Gauging potential partners’ understanding of dairy industry trends and regulations, and the hidden pitfalls that could occur during expansion, is essential as well, Burks states.
“When vetting designers and builders, consider their core competencies, breadth and depth of internal resources, experience with similar projects, ability and willingness to customize solutions, and contractual arrangements they are willing to work under,” Kartchner says. “Common project pitfalls arise from a lack of comprehensive due diligence on the front end. Loosely defined scope prior to a hard bid can result in cost escalation via change orders and scope creep.”
Engaging a partner to assist with better defining the scope, schedule, budget and potential risks in the early planning stages can be an effective way to trial their capabilities before moving into execution, he states.
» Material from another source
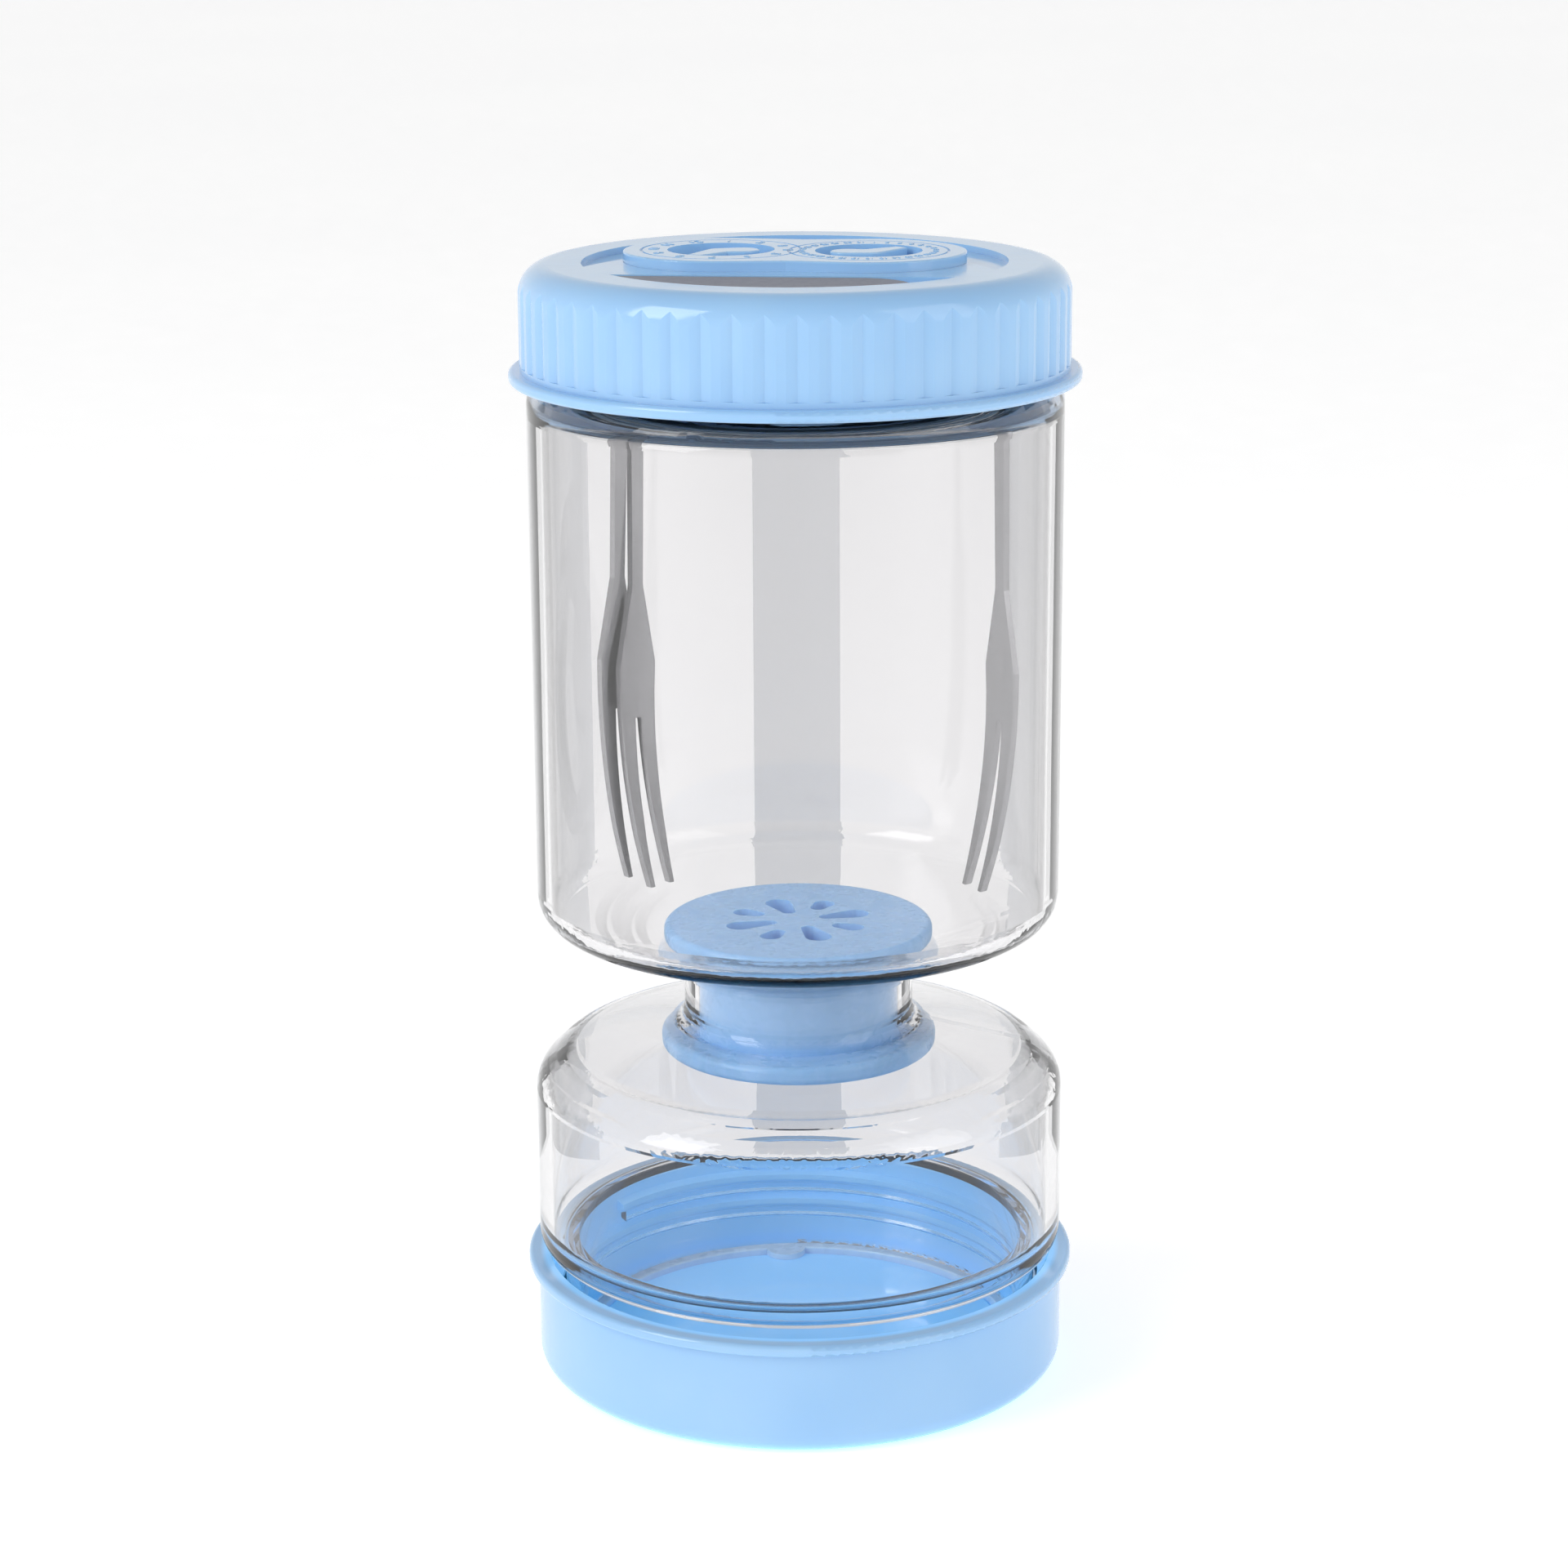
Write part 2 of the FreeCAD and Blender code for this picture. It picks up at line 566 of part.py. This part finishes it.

The most appropriate partners, Burks adds, also will have the resources to train dairy plant workers on the innovative technologies or operating procedures that result from expansion.
“It makes no sense to invest heavily in a new expansion and then people it with uneducated operators,” he notes. “Training should cover normal operations, troubleshooting, and maintenance so that there is an effective operation and viable production from day one.”
In addition, astute partners can protect processors from many project uncertainties by predicting market shifts, which will enable operators to plan accordingly in the budgeting and planning phases of project exploration, Burks notes.
“The backbone of an efficient expansion is comprehensive due diligence,” Guericke adds. “It starts with a thorough understanding of the current state of the facility and its ability to support expansion. Multiple design scenarios are evaluated at a high level, and risks and impacts to ongoing operations are analyzed.”
It also is crucial to consider current business needs and future expandability when making decisions, he states.
“The result is a better-defined scope, milestone schedule, and budgetary estimate for the project, which serves as a roadmap for how to bridge the current state with the business objectives,” Guericke notes.